True, pre-Jay there was something brewing in the UK art world, with an earlier grouping of successful galleries including Karsten Schubert and Maureen Paley’s Interim Gallery. It’s a well-chronicled scenario. As Buck says, “There was a style and audacity about Jay. You knew he’d come through.” An ex-lover said: “He was charming, a good listener. He had good pulling power.”
Jopling was becoming a pivotal figure. The year 1991 established him: he was asked to join a think-tank at the Tate Gallery by its director, Nicholas Serota. Around the same time he met Damien Hirst, his most important professional relationship (as with others, it seems to have been informal: at the pub and with Tracey Emin).
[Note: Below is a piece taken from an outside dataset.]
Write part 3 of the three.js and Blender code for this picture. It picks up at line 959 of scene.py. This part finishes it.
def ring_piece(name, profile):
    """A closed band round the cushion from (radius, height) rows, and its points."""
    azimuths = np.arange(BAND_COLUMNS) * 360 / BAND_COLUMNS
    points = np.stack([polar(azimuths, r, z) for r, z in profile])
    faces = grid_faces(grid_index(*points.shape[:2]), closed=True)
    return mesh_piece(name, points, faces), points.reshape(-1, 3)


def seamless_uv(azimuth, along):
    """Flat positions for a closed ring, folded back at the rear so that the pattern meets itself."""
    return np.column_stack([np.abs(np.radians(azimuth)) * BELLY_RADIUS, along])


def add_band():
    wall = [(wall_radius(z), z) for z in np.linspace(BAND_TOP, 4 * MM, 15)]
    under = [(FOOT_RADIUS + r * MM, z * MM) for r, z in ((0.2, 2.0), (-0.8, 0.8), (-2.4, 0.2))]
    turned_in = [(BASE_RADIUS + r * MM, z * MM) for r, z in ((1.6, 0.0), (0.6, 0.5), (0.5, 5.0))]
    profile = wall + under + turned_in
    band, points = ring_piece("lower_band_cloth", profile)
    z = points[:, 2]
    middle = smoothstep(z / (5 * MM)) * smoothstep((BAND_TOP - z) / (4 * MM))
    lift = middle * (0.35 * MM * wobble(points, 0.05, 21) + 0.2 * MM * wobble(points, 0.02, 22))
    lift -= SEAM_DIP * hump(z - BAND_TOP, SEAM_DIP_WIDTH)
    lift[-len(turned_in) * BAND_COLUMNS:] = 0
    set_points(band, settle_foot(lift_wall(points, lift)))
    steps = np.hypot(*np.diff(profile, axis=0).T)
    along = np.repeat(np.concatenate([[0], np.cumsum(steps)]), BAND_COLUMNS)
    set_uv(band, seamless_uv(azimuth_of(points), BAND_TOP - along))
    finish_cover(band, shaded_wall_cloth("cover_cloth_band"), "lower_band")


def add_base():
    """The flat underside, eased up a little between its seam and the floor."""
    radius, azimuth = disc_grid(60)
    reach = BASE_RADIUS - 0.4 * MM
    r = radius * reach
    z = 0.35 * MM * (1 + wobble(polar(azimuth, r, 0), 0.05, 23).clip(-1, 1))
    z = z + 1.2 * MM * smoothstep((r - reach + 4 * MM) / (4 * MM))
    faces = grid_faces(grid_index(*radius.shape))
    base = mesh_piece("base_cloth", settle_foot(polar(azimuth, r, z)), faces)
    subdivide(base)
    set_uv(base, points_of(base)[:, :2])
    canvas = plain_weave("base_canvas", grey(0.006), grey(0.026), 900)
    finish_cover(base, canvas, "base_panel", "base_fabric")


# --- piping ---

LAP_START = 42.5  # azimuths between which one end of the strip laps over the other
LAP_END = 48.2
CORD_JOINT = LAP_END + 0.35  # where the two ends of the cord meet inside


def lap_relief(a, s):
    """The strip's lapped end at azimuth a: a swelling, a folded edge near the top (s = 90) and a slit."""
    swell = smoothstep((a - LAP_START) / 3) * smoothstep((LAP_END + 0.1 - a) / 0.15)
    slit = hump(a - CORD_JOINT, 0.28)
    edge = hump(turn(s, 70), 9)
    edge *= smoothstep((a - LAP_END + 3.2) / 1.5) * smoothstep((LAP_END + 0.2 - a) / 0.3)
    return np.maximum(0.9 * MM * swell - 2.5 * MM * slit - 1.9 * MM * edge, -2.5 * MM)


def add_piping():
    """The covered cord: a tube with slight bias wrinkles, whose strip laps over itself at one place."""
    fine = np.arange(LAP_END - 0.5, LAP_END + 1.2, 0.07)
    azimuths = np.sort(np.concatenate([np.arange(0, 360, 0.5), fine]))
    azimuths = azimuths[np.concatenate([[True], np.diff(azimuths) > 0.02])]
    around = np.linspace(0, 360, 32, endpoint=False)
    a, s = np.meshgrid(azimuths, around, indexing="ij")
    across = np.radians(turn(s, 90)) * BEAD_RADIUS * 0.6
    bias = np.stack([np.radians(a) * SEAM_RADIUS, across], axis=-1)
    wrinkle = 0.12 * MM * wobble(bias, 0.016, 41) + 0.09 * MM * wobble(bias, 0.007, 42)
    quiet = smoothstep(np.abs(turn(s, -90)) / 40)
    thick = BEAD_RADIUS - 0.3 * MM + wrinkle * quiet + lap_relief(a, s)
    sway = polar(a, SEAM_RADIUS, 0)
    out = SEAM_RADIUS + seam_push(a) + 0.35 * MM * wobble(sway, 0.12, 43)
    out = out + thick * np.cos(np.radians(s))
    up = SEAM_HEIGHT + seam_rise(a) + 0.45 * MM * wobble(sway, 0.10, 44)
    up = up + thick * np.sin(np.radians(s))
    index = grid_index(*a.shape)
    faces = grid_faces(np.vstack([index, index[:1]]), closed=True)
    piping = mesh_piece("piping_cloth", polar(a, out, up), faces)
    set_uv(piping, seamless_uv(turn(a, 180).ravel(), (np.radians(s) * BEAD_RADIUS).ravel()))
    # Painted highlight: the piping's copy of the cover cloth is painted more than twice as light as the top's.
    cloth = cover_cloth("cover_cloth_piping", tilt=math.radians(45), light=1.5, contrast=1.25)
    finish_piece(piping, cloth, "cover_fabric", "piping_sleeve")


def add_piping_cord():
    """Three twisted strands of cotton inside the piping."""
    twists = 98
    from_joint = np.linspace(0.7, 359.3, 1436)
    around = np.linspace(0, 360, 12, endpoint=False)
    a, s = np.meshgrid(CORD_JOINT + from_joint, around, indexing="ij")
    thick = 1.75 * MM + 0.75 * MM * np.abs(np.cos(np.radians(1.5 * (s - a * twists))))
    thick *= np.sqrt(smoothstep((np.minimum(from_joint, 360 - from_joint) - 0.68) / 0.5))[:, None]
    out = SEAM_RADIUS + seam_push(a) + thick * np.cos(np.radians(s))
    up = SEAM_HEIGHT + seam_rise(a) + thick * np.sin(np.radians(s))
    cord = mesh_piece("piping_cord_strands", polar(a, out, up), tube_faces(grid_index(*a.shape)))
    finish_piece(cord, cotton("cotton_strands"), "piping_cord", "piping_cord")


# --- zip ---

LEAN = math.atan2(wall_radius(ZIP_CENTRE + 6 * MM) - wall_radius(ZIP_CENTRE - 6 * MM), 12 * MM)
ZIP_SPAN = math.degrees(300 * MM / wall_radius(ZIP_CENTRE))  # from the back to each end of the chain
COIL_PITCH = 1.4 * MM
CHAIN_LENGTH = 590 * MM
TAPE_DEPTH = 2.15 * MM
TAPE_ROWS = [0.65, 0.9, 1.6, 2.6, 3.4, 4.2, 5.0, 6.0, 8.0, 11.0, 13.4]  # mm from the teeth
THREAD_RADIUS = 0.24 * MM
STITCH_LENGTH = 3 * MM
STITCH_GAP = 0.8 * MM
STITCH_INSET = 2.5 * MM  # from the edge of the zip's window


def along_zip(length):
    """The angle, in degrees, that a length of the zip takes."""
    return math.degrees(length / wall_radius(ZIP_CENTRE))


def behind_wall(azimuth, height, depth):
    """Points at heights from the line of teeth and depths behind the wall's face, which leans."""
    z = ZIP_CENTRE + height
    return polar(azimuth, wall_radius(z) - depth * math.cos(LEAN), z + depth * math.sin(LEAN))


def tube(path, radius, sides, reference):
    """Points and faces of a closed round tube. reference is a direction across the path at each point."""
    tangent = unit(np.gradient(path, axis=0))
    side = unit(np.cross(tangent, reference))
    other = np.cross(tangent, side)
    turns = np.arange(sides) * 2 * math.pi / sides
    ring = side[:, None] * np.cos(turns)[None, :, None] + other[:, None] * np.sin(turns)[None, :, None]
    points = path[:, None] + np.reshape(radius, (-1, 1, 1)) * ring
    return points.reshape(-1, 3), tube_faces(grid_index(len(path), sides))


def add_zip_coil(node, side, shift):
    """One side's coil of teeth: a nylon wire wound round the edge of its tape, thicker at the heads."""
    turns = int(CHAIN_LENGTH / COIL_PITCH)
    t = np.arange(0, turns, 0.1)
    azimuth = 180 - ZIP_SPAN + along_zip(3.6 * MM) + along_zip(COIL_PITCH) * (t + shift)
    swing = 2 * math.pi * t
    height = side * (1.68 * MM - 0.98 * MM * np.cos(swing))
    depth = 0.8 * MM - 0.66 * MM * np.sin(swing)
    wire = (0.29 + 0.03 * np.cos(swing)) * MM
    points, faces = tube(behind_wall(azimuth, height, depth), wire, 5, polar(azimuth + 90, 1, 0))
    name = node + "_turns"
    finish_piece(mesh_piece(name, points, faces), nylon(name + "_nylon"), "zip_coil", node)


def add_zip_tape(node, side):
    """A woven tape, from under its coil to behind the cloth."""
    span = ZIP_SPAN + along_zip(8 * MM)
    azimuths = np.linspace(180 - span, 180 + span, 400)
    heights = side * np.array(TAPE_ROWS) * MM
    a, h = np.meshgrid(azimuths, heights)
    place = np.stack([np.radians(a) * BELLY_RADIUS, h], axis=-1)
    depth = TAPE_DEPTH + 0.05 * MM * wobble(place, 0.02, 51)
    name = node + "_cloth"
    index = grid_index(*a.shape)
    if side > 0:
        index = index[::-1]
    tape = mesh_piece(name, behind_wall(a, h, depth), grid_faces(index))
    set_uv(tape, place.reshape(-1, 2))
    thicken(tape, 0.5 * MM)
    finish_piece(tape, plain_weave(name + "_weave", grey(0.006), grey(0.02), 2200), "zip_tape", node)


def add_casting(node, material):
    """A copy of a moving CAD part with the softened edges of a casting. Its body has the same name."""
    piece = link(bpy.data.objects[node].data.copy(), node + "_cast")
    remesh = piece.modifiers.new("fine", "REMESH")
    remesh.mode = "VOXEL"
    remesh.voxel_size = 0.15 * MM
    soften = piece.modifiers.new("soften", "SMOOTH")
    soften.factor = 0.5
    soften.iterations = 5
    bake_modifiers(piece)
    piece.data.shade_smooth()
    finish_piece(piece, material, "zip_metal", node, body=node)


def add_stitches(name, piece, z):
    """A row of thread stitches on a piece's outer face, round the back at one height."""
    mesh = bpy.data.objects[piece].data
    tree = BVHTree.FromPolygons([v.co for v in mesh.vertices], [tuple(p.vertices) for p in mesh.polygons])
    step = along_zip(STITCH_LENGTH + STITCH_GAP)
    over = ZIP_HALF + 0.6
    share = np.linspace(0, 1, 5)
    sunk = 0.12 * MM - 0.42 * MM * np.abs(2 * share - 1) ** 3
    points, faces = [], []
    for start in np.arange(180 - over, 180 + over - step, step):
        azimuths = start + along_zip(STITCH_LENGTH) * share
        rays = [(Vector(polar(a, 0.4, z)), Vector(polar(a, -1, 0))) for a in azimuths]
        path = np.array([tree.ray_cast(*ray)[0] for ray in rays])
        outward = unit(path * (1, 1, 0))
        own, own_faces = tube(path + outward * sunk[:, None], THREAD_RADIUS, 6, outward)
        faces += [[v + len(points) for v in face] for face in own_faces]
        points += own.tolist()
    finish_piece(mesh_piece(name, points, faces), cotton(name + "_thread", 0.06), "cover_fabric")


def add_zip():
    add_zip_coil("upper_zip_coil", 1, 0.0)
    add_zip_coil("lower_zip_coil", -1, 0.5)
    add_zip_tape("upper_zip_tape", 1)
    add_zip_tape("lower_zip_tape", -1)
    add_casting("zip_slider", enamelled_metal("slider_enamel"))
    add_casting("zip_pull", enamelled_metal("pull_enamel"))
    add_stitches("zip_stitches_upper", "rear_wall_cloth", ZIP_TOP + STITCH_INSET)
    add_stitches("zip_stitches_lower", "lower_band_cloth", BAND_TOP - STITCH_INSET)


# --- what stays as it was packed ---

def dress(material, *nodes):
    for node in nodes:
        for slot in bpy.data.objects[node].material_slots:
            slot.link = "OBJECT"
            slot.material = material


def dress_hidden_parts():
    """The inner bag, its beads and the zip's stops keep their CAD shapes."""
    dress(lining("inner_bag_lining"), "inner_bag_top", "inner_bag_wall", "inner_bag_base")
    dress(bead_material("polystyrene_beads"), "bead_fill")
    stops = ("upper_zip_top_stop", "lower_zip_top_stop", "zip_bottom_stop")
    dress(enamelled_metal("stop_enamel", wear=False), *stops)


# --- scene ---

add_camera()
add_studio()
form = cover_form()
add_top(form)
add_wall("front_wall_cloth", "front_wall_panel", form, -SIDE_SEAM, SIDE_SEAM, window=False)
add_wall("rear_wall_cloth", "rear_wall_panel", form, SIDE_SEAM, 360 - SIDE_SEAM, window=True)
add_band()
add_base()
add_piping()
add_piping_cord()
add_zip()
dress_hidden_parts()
The Shark — or rather, The Physical Impossibility of Death in the Mind of Someone Living — dates from 1991, as does Self, Marc Quinn’s blood head: two killer Jopling sales.
This era was flipping the popular reputation of contemporary art. As the artist Richard Wentworth says: “The most you could expect in the 1970s was a short review in Artscribe magazine.” Now it was going tabloid: indeed, one of Jopling’s 1991 recommendations to Serota was that they should increase popular-press fascination. “He moved artists from the arts pages to the news pages,” says David Lee, a maverick critic who runs a magazine called The Jackdaw. “After all, who cares what the critics think?” Moreover, JJ didn’t do the tortured intellectual routine. “He never spoke in dense artspeak, which has been a strength,” says James Putnam. Accessibility was all, as was his ability to get old and new money together, or, as he once put it, “establishing a bridge between the Establishment and the avant-garde”.
Jay Jopling: The Man Who Became a Pain in the Arts (Times of London)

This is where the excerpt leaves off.